The value of genome sequencing goes beyond cataloguing potentially useful enzymes,
as exemplified by the recently published genomic study of strain NUB3621 (Blanchard
et al., 2014). Some previous attempts to fully exploit the potential of Geobacillus
strains as whole-cell catalysts have been frustrated by the paucity of genetic and
genomic resources (my own PhD research project in the mid-1990s being a case in point;
Studholme, 1998). However, strain NUB3621 is a promising laboratory workhorse strain.
It is one of the few Geobacillus strains that has been shown to be readily transformable
with plasmid DNA (Wu and Welker, 1989); protocols have been developed for genetic
analysis (Chen et al., 1986) and a genetic map has been available for more than two
decades (Vallier and Welker, 1990). Strain NUB3621 is a mutant derived from wild-type
strain NUB36 that lacks its parent strain's restriction-modification system and this
probably contributes to transformation efficiency. Incidentally, and consistent with
this, we observed that transformation efficiency was significantly affected by the
methylation status of the plasmid DNA (Thompson et al., 2008).

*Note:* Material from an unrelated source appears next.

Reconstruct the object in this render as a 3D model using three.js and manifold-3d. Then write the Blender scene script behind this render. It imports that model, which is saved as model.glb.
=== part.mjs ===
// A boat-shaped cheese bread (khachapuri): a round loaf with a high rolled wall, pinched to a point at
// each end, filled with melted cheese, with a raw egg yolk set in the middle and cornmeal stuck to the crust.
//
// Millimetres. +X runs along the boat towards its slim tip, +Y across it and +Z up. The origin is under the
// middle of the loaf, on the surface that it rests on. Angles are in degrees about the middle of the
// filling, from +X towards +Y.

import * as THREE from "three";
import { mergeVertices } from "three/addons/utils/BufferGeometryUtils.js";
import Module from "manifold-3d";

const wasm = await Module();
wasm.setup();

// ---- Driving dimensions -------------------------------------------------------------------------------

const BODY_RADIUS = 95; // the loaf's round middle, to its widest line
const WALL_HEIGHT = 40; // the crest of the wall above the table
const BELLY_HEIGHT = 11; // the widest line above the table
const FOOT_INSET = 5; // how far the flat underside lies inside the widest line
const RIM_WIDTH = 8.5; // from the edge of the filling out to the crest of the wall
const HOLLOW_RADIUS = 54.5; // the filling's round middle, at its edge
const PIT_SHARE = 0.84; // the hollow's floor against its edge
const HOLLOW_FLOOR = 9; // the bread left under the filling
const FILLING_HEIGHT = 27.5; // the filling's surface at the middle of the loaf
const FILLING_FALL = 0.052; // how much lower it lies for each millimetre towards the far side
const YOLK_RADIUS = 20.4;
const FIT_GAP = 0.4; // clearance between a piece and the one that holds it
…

Being one of the most genetically amenable Geobacillus strains, NUB3621 was obviously
a high priority for genome sequencing. But rather than simply announcing and describing
its genome sequence, the authors went on to show how the genome sequence could be
exploited to further develop the strain as a host for heterologous expression and
metabolic engineering (Blanchard et al., 2014). Specifically, they used the genome
sequence to clone two promoters and incorporated them into plasmid vectors: one for
inducible gene expression and one constitutive. The authors also mention that they
tried other promoters that did not work so well; presumably, the availability of the
genome sequence allowed them to relatively quickly screen a number of candidates until
they found the best ones. The combination of a genome sequence, allowing relatively
facile construction of expression and/or knock-out constructs and a global view of
metabolism, along with transformability and a wide range of growth temperatures [between
39 and 75°C (Wu and Welker, 1991)] make NUB3621 a strong candidate as the preferred
thermophilic host for rationally designed metabolic engineering.
What's next?
The availability of complete (or nearly complete) genome sequences for nearly 30 Geobacillus
strains (Table 1) as well as large-scale proteomic data for at least one (Feng et al.,
2007; Li et al., 2012) should certainly accelerate cloning, expression and characterization
of novel thermostable and thermo-active enzymes, at least in an academic research
context. However, there has been relatively little industrial uptake of enzymes from
thermophiles, with much greater use of proteins originating from mesophiles but engineered
for thermo-stability (Haki and Rakshit, 2003; Taylor et al., 2011). The convergence
of genomic data and transformability, at least for strain NUB3621, should help to
remove the barriers to greater exploitation of thermophiles. However, genome sequences
are not yet publicly available for the handful of other readily transformable Geobacillus
strains such as G. thermodenitrificans K1041 (Narumi et al., 1992), G. stearothermophilus
IFO 12550 (Imanaka et al., 1982), NRRL 1174 (Liao et al., 1986) and G. thermoglucosidasius
TN (Thompson et al., 2008). Furthermore, although it is possible to predict the metabolic
networks of bacteria from complete genome sequence, there is a need for comprehensive
testing of these predictions through metabolomics. Only then can we rationally design
genetic interventions to predictably manipulate metabolism. And finally, palaeo-genomics
of ancient Geobacillus spores, which may be viable after billions of years of dormancy,
might shed light on population-genetics and evolutionary processes over timescales
that we previously assumed to be intractable (Nicholson, 2003; Zeigler, 2005).